Look through the data below. Pick out the lines holding the string "before".

+++ Material provided

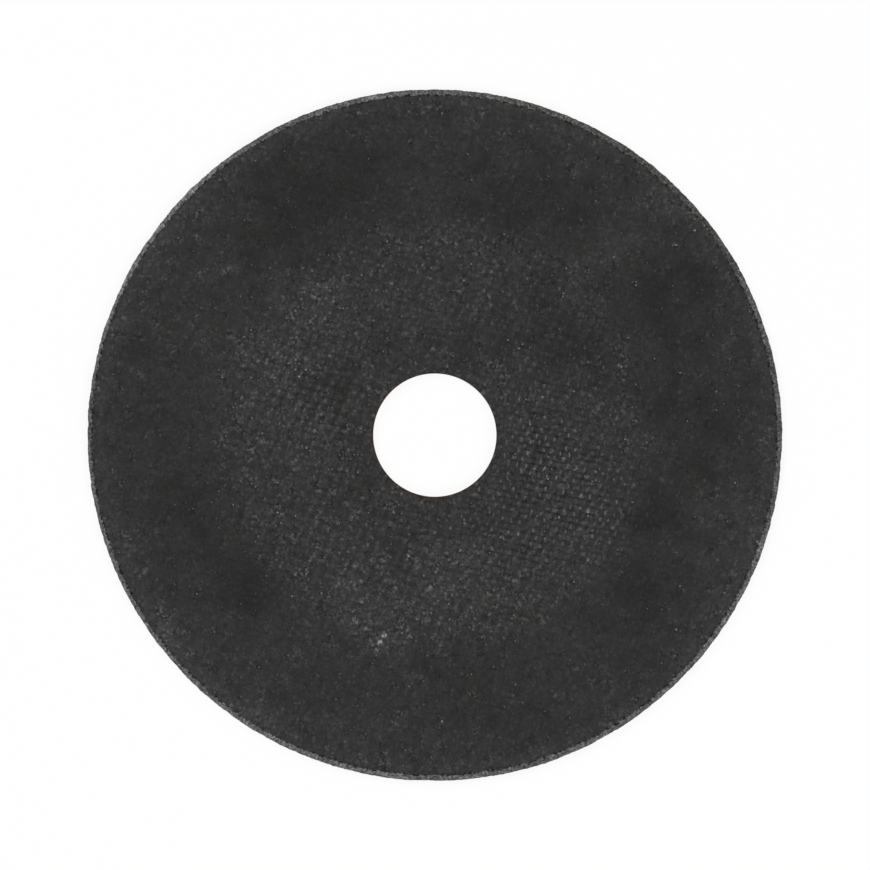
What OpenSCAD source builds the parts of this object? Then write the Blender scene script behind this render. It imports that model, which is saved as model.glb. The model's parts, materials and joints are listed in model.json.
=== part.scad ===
// Flat cutting-off wheel for an angle grinder.
// A hot-pressed, mesh-reinforced abrasive disc with a drawn steel ring pressed into its centre.
// It lies flat: the ring's flange is underneath at z = 0, and the bare woven face is on top.

/* [Disc] */
// Outside diameter of the wheel
disc_d = 125; // [100:1:150]
// Thickness of the wheel between its two clamping faces
disc_t = 1.6; // [1.3:0.1:3.2]

/* [Rim] */
// Width of the dressed corner at the rim, measured along the radius
rim_corner_w = 0.8; // [0.3:0.1:1.5]
// How far the dressed corner falls below the outer band
rim_corner_drop = 0.3; // [0.1:0.05:0.45]
// Width of the outer band beyond the edge of the glass mesh
mesh_edge_w = 3; // [1.5:0.1:6]
// How far the outer band lies below the face, as no mesh thickens it there
mesh_edge_drop = 0.04; // [0.02:0.01:0.08]

/* [Centre ring] */
// Bore of the ring, which fits over the grinder's spigot
bore_d = 22.23; // [16:0.01:25.4]
// Diameter of the ring's flat flange
flange_d = 36.5; // [32:0.5:42]
// Thickness of the ring's sheet steel
sheet_t = 0.3; // [0.2:0.05:0.4]
// Radius on the inside of the bend from flange to sleeve
bend_r = 0.25; // [0.15:0.05:0.4]
// Depth of the resin lip that covers the end of the sleeve
lip_t = 0.25; // [0.15:0.05:0.4]
// Clearance between the ring's round walls and the disc
seat_gap = 0.02; // [0.01:0.01:0.05]

/* [Mesh imprint] */
// Outside diameter of the zone where the glass mesh stands out
imprint_d = 72; // [60:0.2:90]
// Bare width between the ring's flange and the imprint
imprint_margin = 0.9; // [0.5:0.1:3]
// Distance between the mesh's warp bundles
warp_pitch = 1.98; // [1.8:0.01:3]
// Distance between the mesh's weft bundles
weft_pitch = 1.88; // [1.8:0.01:3]
// Length of one bundle's crown where it passes over a crossing
crown_l = 1.5; // [1:0.05:1.6]
// Width of one bundle's crown
crown_w = 1; // [0.6:0.05:1.2]
// Height of the crowns above the resin between them
crown_h = 0.06; // [0.03:0.01:0.1]
// Turn of the mesh about the wheel's axis
mesh_turn = -24.9; // [-90:0.1:90]

/* [Hidden] */
$fn = 180;

disc_r = disc_d / 2;
bore_r = bore_d / 2;
flange_r = flange_d / 2;

// Every cut runs this far past the surface that it opens
overrun = 1;
// The foot of a crown is this share of its height below the floor, so that it cuts the floor cleanly
crown_foot_share = 0.2;

// The ring: a flange, a bend and a sleeve drawn from one sheet
sleeve_r = bore_r + sheet_t;
bend_centre_r = sleeve_r + bend_r;
bend_centre_z = sheet_t + bend_r;
sleeve_top = disc_t - lip_t;

// The imprint: a shallow annular field with the mesh's crowns left standing in it
imprint_out_r = imprint_d / 2;
imprint_in_r = flange_r + imprint_margin;
crown_room = crown_l / 2;
warp_count = ceil(imprint_out_r / warp_pitch);
weft_count = ceil(imprint_out_r / weft_pitch);

function is_even(k) = k % 2 == 0;

// Half section of the pressed disc, with the seat for the ring cut out of it
module disc_section() {
    land_r = disc_r - rim_corner_w;
    mesh_r = disc_r - mesh_edge_w;
    band_z = mesh_edge_drop;
    rim_z = mesh_edge_drop + rim_corner_drop;
    polygon([
        [bore_r, sleeve_top],
        [sleeve_r + seat_gap, sleeve_top],
        [sleeve_r + seat_gap, bend_centre_z],
        [bend_centre_r + seat_gap, sheet_t],
        [flange_r + seat_gap, sheet_t],
        [flange_r + seat_gap, 0],
        [mesh_r, 0],
        [land_r, band_z],
        [disc_r, rim_z],
        [disc_r, disc_t - rim_z],
        [land_r, disc_t - band_z],
        [mesh_r, disc_t],
        [bore_r, disc_t]
    ]);
}

// One crown: a low roof along X, with its ridge level with the wheel's face
module crown() {
    foot = crown_h * crown_foot_share;
    foot_w = crown_w * (crown_h + foot) / crown_h;
    rotate([90, 0, 90])
        translate([0, 0, -crown_l / 2])
            linear_extrude(crown_l)
                polygon([
                    [-foot_w / 2, -crown_h - foot],
                    [foot_w / 2, -crown_h - foot],
                    [0, 0]
                ]);
}

// All the crossings inside the zone: warp and weft take turns to pass over, as in a plain weave.
// The wheel's axis falls in a window of the mesh, between four crossings.
module crowns() {
    for (i = [-warp_count:warp_count - 1], j = [-weft_count:weft_count - 1]) {
        x = i * warp_pitch + warp_pitch / 2;
        y = j * weft_pitch + weft_pitch / 2;
        r = norm([x, y]);
        if (r > imprint_in_r + crown_room && r < imprint_out_r - crown_room)
            translate([x, y, disc_t])
                rotate([0, 0, is_even(i + j) ? 0 : 90])
                    crown();
    }
}

// What the press leaves open round the crowns
module imprint_field() {
    difference() {
        translate([0, 0, disc_t - crown_h])
            cylinder(r = imprint_out_r, h = crown_h + overrun);
        translate([0, 0, disc_t - crown_h - overrun])
            cylinder(r = imprint_in_r, h = crown_h + 2 * overrun);
        rotate([0, 0, mesh_turn])
            crowns();
    }
}

// The abrasive body: grain and resin pressed round the glass mesh in one piece
module abrasive_disc() {
    color([0.22, 0.22, 0.22])
        difference() {
            rotate_extrude()
                disc_section();
            imprint_field();
        }
}

// The quarter bend between the flange and the sleeve
module bend_section() {
    intersection() {
        translate([bend_centre_r, bend_centre_z])
            difference() {
                circle(r = bend_r + sheet_t);
                circle(r = bend_r);
            }
        translate([bore_r, 0])
            square([sheet_t + bend_r, sheet_t + bend_r]);
    }
}

// The steel ring, drawn from one sheet: its sleeve stops under the resin lip
module centre_ring() {
    color([0.72, 0.7, 0.66])
        rotate_extrude()
            union() {
                bend_section();
                translate([bend_centre_r, 0])
                    square([flange_r - bend_centre_r, sheet_t]);
                translate([bore_r, bend_centre_z])
                    square([sheet_t, sleeve_top - bend_centre_z]);
            }
}

abrasive_disc();
centre_ring();
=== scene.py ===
"""A flat cutting-off wheel, seen square on to its bare woven face.

The abrasive body is one detailed closed mesh in place of its CAD solid: the glass mesh's crowns, the
finer weave of the press cloth, a ragged dressed rim and the seat of the centre ring. The steel ring is
the CAD solid itself. Lengths in this script are millimetres until MM turns them into metres.
"""
import json
import math

import bpy
import numpy as np
from mathutils.geometry import delaunay_2d_cdt
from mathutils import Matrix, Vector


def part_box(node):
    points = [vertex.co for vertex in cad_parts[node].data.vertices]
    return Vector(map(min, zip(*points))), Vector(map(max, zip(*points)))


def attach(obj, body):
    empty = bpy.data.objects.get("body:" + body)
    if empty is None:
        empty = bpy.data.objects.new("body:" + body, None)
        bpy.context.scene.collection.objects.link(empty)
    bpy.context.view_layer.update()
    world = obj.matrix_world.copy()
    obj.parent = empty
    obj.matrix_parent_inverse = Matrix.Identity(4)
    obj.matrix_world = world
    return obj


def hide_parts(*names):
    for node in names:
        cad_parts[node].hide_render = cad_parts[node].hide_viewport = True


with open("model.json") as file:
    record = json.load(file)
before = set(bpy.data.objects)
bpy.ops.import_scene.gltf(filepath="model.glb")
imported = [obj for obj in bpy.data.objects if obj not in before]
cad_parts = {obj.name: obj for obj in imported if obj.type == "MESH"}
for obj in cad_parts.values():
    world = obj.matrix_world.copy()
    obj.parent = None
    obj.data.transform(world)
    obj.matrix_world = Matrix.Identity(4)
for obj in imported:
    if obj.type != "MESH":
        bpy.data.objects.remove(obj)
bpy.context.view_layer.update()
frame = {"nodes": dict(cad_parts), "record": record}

MM = 0.001
FULL_TURN = 2.0 * math.pi

# Driving sizes, from the frame
disc_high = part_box("abrasive_disc")[1]
ring_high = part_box("centre_ring")[1]
MOUNTS = {mount["name"]: mount for mount in frame["record"]["mounts"]}
BORE_R = MOUNTS["bore"]["dims"]["r_mm"]
FACE_Z = disc_high.z / MM
DISC_R = disc_high.x / MM
FLANGE_R = ring_high.x / MM
SLEEVE_TOP = ring_high.z / MM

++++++

Answer to this exercise
before = set(bpy.data.objects)
imported = [obj for obj in bpy.data.objects if obj not in before]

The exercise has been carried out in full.